CraigWatt commented 1 year ago

@maximehyh

Hi, for the loudness measurement we use libebur128 library which takes care of the K filtering and all the other Loudness measurement stuff. Note that because libebur128 uses BS-1770.4 standard which applies gating it must be modified (remove the gating) to work with measuring Dialogue Loudness (see @AironAudio's first comment here).

My current Dialogue Loudness scanning implementation in sws extensions you can find here (NF_DialogueLoudness.h/.cpp), specifically see AnalyzeData() where the actual speech gating using Dialogue Intelligence and following Loudness measuremnt using libebur128 is done (I tried to comment as good as I could :)). Note it's work in progress currently (but it seems to work quite ok already, we did some more tests meanwhile).

Hope this helps.

Hi @nofishonfriday , I wanted to ask if this was every finalised? Is it now part of SWS officially?

// Dialogue Intelligence library + functions pointers
static HINSTANCE g_libdi = NULL;

Does this solution require the Dialogue Intelligence source still? I suppose there really is zero open source alternative to this is there?

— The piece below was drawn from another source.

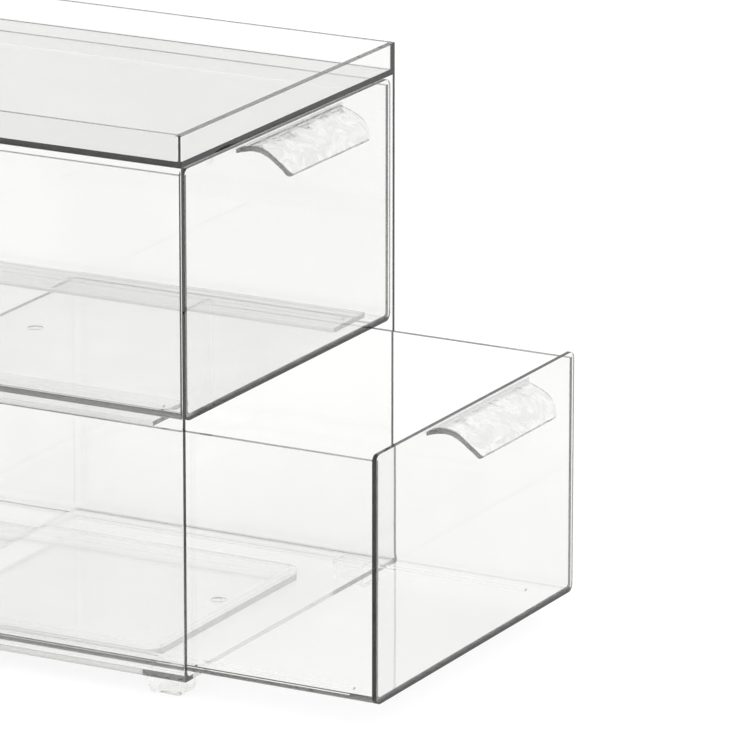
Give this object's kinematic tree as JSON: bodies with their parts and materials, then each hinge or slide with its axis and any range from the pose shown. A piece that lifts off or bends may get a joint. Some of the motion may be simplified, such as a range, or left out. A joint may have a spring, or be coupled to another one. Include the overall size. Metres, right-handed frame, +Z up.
{
  "type": "stackable drawer box",
  "caption": "Clear plastic drawer box: open-fronted casing on cup feet, sliding drawers with curved pull tabs, and a rimmed tray on top that takes the next box.",
  "frame": {"origin": "on the surface that the feet stand on, under the middle of the box with its lower drawer pulled out 77.5 mm", "axes": "+X to the right, seen from the front; the drawers pull out towards -Y; +Z up"},
  "size_m": [0.16, 0.3146, 0.2109],
  "materials": {
    "clear_shell": "clear, polished, colourless",
    "clear_ledge": "clear, slightly greyer where it is seen edge on",
    "clear_drawer": "clear, polished, colourless",
    "clear_pull": "clear, polished, with a slightly wavy surface"
  },
  "bodies": {
    "case": {"casing": "clear_shell", "top_tray": "clear_shell", "ledge_left": "clear_ledge", "ledge_right": "clear_ledge", "foot_front_left": "clear_shell", "foot_front_right": "clear_shell", "foot_rear_left": "clear_shell", "foot_rear_right": "clear_shell"},
    "upper_drawer": {"upper_tub": "clear_drawer", "upper_front": "clear_drawer", "upper_pull": "clear_pull"},
    "lower_drawer": {"lower_tub": "clear_drawer", "lower_front": "clear_drawer", "lower_pull": "clear_pull"}
  },
  "joints": [
    {"name": "upper_drawer_slide", "type": "slide", "parent": "case", "child": "upper_drawer", "axis": [0, -1, 0], "range_m": [0, 0.15]},
    {"name": "lower_drawer_slide", "type": "slide", "parent": "case", "child": "lower_drawer", "axis": [0, -1, 0], "range_m": [-0.0775, 0.0725]}
  ]
}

From my understanding, any tool that can detect Dialog LRA uses a Dialogue Anchor alongside ebur128, but in order to ever detect speech audio, Dolby Dialogue Intelligence must be used? There is no viable alternative?

nofishonfriday commented 1 year ago

@CraigWatt Unfortunately it was never finalised (never part of official SWS) and is abandoned from my side. :/ Part of it is because of Dolby's proprietary license and its incompatibilty with SWS' MIT license, as you noted. Then another part is, the form of implementation I had was not very good (I copied the BR_Loudness.h/.cpp files and started from there, just as a proof of concept, while ideally it should have been integrated in the existing files to avoid a lot of code duplication).

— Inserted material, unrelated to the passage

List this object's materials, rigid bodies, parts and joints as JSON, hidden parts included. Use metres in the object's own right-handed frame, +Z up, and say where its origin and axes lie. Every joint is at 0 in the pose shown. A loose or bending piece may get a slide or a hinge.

Does this solution require the Dialogue Intelligence source still?

The current code is based on loading pre-built shared libs.

Sorry for not having a more positive answer. That said, my WIP code is still there (as you found), so feel free to use/mod it in any way you like, if you're motivated. :)

michellewen1516 commented 1 year ago

With the 1770.1 version of the loudness measurement standard. That's the 1770 standard without a relative gate in the above, but fro 1770-2/3/4 standard, said:

" two thresholds are used: 1. –70 LKFS; -10DB relative gate" May I ask why didn't mention the -70 LKFS as the difference?